2) Die Kriegsanalysten rechnen damit, dass der russischen Armee in den kommenden zwei bis sechs Wochen der Dampf ausgeht, danach müssen sie Pause machen, Vorräte aufstocken, regenerieren, Kräfte sammeln.
Das haben die Russen wohl sogar so getimt, die Schlammzeit naht, in der die Russen dann wieder Kräfte sammeln können, um im Winter weiterzumachen.
Und jetzt steht die UA in russischem Staatgebiet. Putin kann das einfach nicht ignorieren, er MUSS dort angreifen, Schlammzeit hin oder her. D.h. die russische Armee ist gezwungen, sich weiter zu verausgaben, und wird im Winter keine Reserven für einen weiteren Vormarsch haben.

Das passt du meiner Interpretation: so ein kleiner Brückenkopf zwingt die Russen dazu, genau dort anzugreifen, und damit muss die Ukraine nicht so eine ganze Front verteidigen, sondern kann sich auf diesen einen Punkt konzentrieren und effektiver abwehren.
D.h. die stellen da einen Fleischwolf hin, der das Zeug hat, effizienter zu arbeiten als die Verteidigung auf breiter Front im Donbas.
Und da die Russen ihre Reserven jetzt dorthin schicken müssen, kann die Ukraine das auch tun und diesen Brückenkopf immer weiter verstärken. Sie müssen ihn nur gerade schwach genug lassen, dass die Russen es nicht einfach aufgeben, und alle zwei Tage 200 Meter Boden preisgeben.

Also, das wäre jedenfalls mein Plan, was man aus der Situation macht.

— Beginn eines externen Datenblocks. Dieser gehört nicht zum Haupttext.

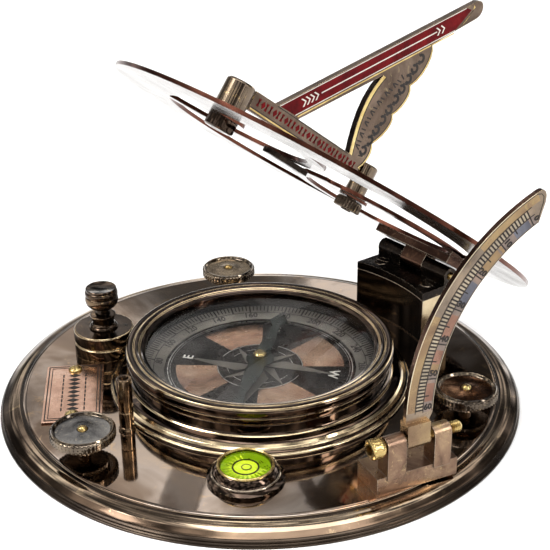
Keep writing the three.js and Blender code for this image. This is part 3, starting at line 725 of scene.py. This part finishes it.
# ---------------------------------------------------------------- name plate
finish_cad("name_plate", "label", 0.15)
frame_lines = []
for inset, w in ((0.8, 0.35), (1.7, 0.22)):
    x, y = 15.5 - inset, 8.3 - inset
    for side in (-1, 1):
        frame_lines += [bar(-x, side * y, x, side * y, w), bar(side * x, -y, side * x, y, w)]
ornament = []
for k in range(-4, 5):
    cx = k * 2.3
    ornament.append([(cx - 1, 0), (cx, 1.7), (cx + 1, 0), (cx, -1.7)])
    for cy in (3.2, -3.2):
        ornament.append(bar(cx - 0.8, cy, cx + 0.8, cy, 0.4))
prisms("name_plate_border", frame_lines, 0.6, 0.66, "engraved", "base", NAME_PLATE_M)
prisms("name_plate_ornament", ornament, 0.6, 0.66, "engraved", "base", NAME_PLATE_M)
for i in (1, 2):
    finish_cad(f"name_plate_screw_{i}", "gold", 0.08)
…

Was AUCH noch eine Rolle spielt: Das war eine ziemlich große Operation, mit vielen Beteiligten, und die Russen waren völlig überrascht.
D.h. die Ukraine hat jetzt genügend "maulwurfsfreie" Einheiten, um so eine Aktion durchzuziehen, ohne dass die Russen das mitkriegen. Und sie können diese Einheiten für ähnliche Vorstöße anderswo einsetzen, wenn dieser Brückenkopf endlich wieder zurückgedrängt ist.
Wär ich russischer Oberbefehlshaber oder Geheimdienstverantwortlicher, ich würde jetzt viel Abstand von Fenstern und Parkgaragen halten.